In the contemporary environment, the United States will not have the luxury of withdrawing. It has and will, however, be more effective operating through coalitions of the willing rather than striving for deep engagement involving all issues areas and all countries. The Proliferation Security Initiative, which has been signed on to by about 70 countries and which addresses proliferation issues primarily by relying on national legislation, is a much better model for the future than say the Copenhagen Climate Conference of 2009 which was a fiasco. The G-20 and the Bank for International Settlements have been more effective vehicles for addressing some macro-economic issues, especially bank capital requirements, than any universal organization (many of whose members would be irrelevant for global macro-economic stability) could possibly be.

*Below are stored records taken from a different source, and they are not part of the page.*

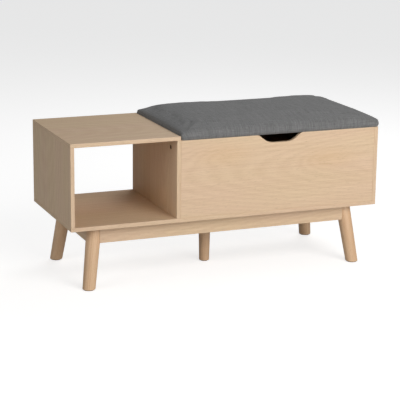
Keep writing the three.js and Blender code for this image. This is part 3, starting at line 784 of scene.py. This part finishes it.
def bevel(thing, width):
    """Rounds an object's sharper edges in its mesh."""
    rounding(thing, width)
    return settle(thing)


def pulled(outline, start, end):
    """The mesh of an (a, b) outline pulled along X from start to end; a is Y and b is Z."""
    made = bmesh.new()
    near = [made.verts.new((start, a, b)) for a, b in outline]
    far = [made.verts.new((end, a, b)) for a, b in outline]
    made.faces.new(near)
    made.faces.new(list(reversed(far)))
    for k in range(len(outline)):
        n = (k + 1) % len(outline)
        made.faces.new([near[n], near[k], far[k], far[n]])
    bmesh.ops.recalc_face_normals(made, faces=made.faces)
    return as_mesh(made, "pulled")


def countersunk_screw():
    """A cross-head wood screw with its head's face at height 0 and its point below."""
    length, head, shank, rim = 10 * mm, 2.9 * mm, 1.45 * mm, 0.2 * mm
    profile = [(0, 0), (head * 0.9, 0), (head, -rim), (shank, -1.5 * mm)]
    pitch, level = 1.1 * mm, -2.2 * mm
    while level > -(length - 3 * mm):
        profile += [(shank * 0.72, level), (shank, level - pitch * 0.35)]
        profile += [(shank, level - pitch * 0.45), (shank * 0.72, level - pitch * 0.8)]
        level -= pitch
    profile += [(shank * 0.72, level), (0, -length)]
    made = link("screw", turned(profile[::-1], 32))
    return carve(made, cross_tool(1.7 * mm, 0.36 * mm, 1.1 * mm, 0.35))


def pan_screw():
    """A cross-head pan-head screw: its head stands on height 0, and its point is below."""
    length, head, rise, shank = 9 * mm, 3.4 * mm, 1.9 * mm, 1.6 * mm
    profile = [(0, rise), (head * 0.45, rise * 0.96), (head * 0.75, rise * 0.8)]
    profile += [(head * 0.95, rise * 0.45), (head, 0), (shank, 0)]
    profile += [(shank, -length + 2 * mm), (0, -length)]
    made = link("screw", turned(profile[::-1], 32))
    tool = cross_tool(1.9 * mm, 0.4 * mm, 1.2 * mm, 0.4)
    tool.transform(Matrix.Translation((0, 0, rise)))
    return carve(made, tool)


def countersink(thing, spots):
    """Cuts a hole with a conical mouth for a countersunk screw at each (place, direction)."""
    hole, mouth = 1.7 * mm, 3.2 * mm
    profile = [(0, -2.5 * mm), (hole, -2.5 * mm), (hole, -1.5 * mm)]
    profile += [(mouth, -0.15 * mm), (mouth, 0.5 * mm), (0, 0.5 * mm)]
    sinks = []
    for place, direction in spots:
        sink = turned(profile, 32)
        sink.transform(turn_to(place, direction))
        sinks.append(sink)
    return carve(thing, *sinks)


def placed(master, name, spots):
    """One object with a copy of the master's mesh at each (place, direction of its head)."""
    made = bmesh.new()
    for place, direction in spots:
        copy = master.data.copy()
        copy.transform(turn_to(place, direction))
        made.from_mesh(copy)
        bpy.data.meshes.remove(copy)
    return crisp(link(name, as_mesh(made, name)))


def centre_of(node):
    low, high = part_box(node)
    return (low + high) / 2


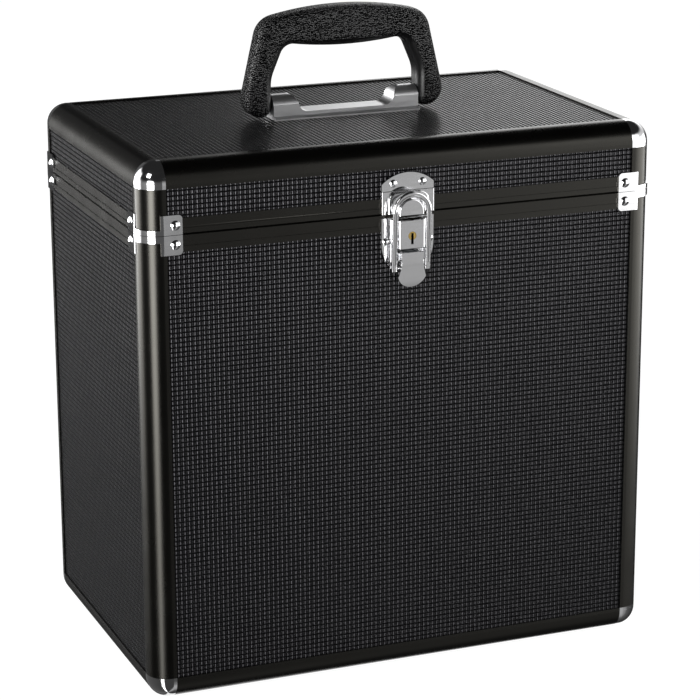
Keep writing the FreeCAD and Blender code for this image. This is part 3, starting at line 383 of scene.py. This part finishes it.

Bilateral and regional trade agreements will be more effective than new rounds under the WTO. There will be no universal consensus on greenhouse gas emissions but individual countries, or groups of countries can be successful in devising their own policies. The United States has not joined two of China’s major initiatives in Asia, the Shanghai Cooperation Organization and the Asia Infrastructure Development Bank; but some of its closest allies will reject this stance.

The United States, because of its capabilities and history, will be more willing to use force against transnational terrorist targets than any of its allies. An international order that continues to favor American interests and values will be more effectively sustained through coalitions of the willing than through continued deep engagement which, in the presence era of uncertainty and changing power configurations, will inevitably falter.